Whatever happens now one thing is clear: the UK has lost the EU’s extension to 22 May, and Brexit will now happen on 12 April with an extraordinarily tight schedule to find any options that MPs might be able to get a majority for and which could avoid No Deal. Even if they do find them, they will be at the mercy of the EU, and whether it will agree the inevitably necessary extension for whatever plan Parliament can come up with. If they refuse an extension for a plan or if MPs fail actually to find one, Brexit will occur automatically as 11 April comes to a close.

Updated 28 March: MPs have rejected every option put to them through the indicative votes held last night, votes which were meant to indicate what MPs could support if it came to it. All yesterday has clarified is that they support nothing. The Government is today looking to see if it can find a way of bringing MV3 back to the Commons tomorrow that will comply with the Speaker’s requirement for it to have changed substantially from when it was put to the House as MV2: if they approve it, we have Brexit on 22 May; if they reject it, we are back in chaos with the clock counting down to No Deal at the close of 11 April, a fortnight today.

That at least is something that did become clarified yesterday. The legal procedure required to extend Brexit formally, as Parliament was required to do after agreement between Theresa May and the EU, was known as a Statutory Instrument, and that was passed yesterday … though 30 three-line-whipped Conservative MPs defied the Government and voted against it despite being faced with warnings from the Whips Office that voting it down would plunge the UK not just into further Brexit-related constitutional chaos but into deep and intractable legal problems. It passed, anyway, and so Brexit is now 12 April … without a deal unless MPs approve the Withdrawal Agreement in another Meaningful Vote (MV3) or come up with some solution to resolve the impasse.

They are sitting tomorrow even though they don’t usually sit on Fridays, and indeed have lost the first week of their Easter break … they are there until they resolve this, or until the clock counts down to No Deal on 12 April, whichever is sooner.

Updated 26 March: You will read a lot today about MPs “taking back control” of Brexit in Parliament last night. As with other claims of “taking back control”, the reality doesn’t always match up to the hype, and what MPs have actually taken control of is not Brexit, but the timetable of Parliamentary business which will see them discuss and vote on an alternative type of Brexit to that offered by the Withdrawal Agreement negotiated by the Government and the EU.

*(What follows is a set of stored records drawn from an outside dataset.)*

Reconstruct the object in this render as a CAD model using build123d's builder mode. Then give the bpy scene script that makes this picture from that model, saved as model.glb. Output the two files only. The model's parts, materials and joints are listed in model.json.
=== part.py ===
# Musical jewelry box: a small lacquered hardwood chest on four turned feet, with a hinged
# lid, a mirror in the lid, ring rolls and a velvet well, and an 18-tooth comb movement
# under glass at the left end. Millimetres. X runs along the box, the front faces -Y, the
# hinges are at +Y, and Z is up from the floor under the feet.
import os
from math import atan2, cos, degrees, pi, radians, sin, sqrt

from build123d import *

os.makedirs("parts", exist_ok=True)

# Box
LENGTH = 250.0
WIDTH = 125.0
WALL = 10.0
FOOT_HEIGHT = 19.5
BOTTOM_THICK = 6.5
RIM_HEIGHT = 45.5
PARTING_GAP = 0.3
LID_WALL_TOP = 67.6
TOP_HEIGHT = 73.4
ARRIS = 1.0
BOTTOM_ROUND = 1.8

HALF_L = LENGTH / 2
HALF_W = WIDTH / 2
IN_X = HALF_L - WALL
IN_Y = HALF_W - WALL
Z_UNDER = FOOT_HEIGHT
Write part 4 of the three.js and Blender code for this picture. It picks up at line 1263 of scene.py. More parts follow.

What this means is that over the next few days MPs will hold a series of what they call indicative votes, being a means of indicating (hence “indicative”) the options which Parliament could, if it came to it, coalesce around and approve. These options could include remaining in the single market or the customs union, or they could include a second referendum or a general election. But they will only be indicative – and even if the Government acknowledges them fully, they won’t be “approved” until voted on as actual measures in their own right. These votes are merely to see what MPs could approve, not what they do approve.

In fact, as different ministers including the PM herself have now said several times, the Government doesn’t want MPs to have the control, doesn’t think indicative votes are either useful or effective, and if they result in MPs agreeing they could support a measure that’s not in the Conservative Party’s last election manifesto, then the Government will simply ignore them. That, of course, could cause constitutional upheaval on a scale we have not yet seen and at least one MP has said that in such a case MPs would pass legislation instantly to force the Government to take notice of Parliament’s view whether or not it’s in their Tory manifesto, though it is not immediately clear how MPs themselves could force through such legislation.

Others are saying that they are now intent on taking further emerging considerations and possible action in light of the clear evidence now that Cabinet and the Government are only concerned with the Conservative Party rather than the country. Where this might lead is another thing but it is indicative itself of the way in which the Government seems to be unable to get any traction for what actually matters – stability and assurance for the country, its economy, its nationals in the UK or the EU, and EU nationals within the UK.

At present, with Meaningful Vote 3 postponed because of lack of support and May’s inability to reconcile the irreconcilable, and without any immediate sign of an actual decision that achieves something concrete coming out of Parliament, the UK has just over 16 days left in the EU before it leaves with No Deal.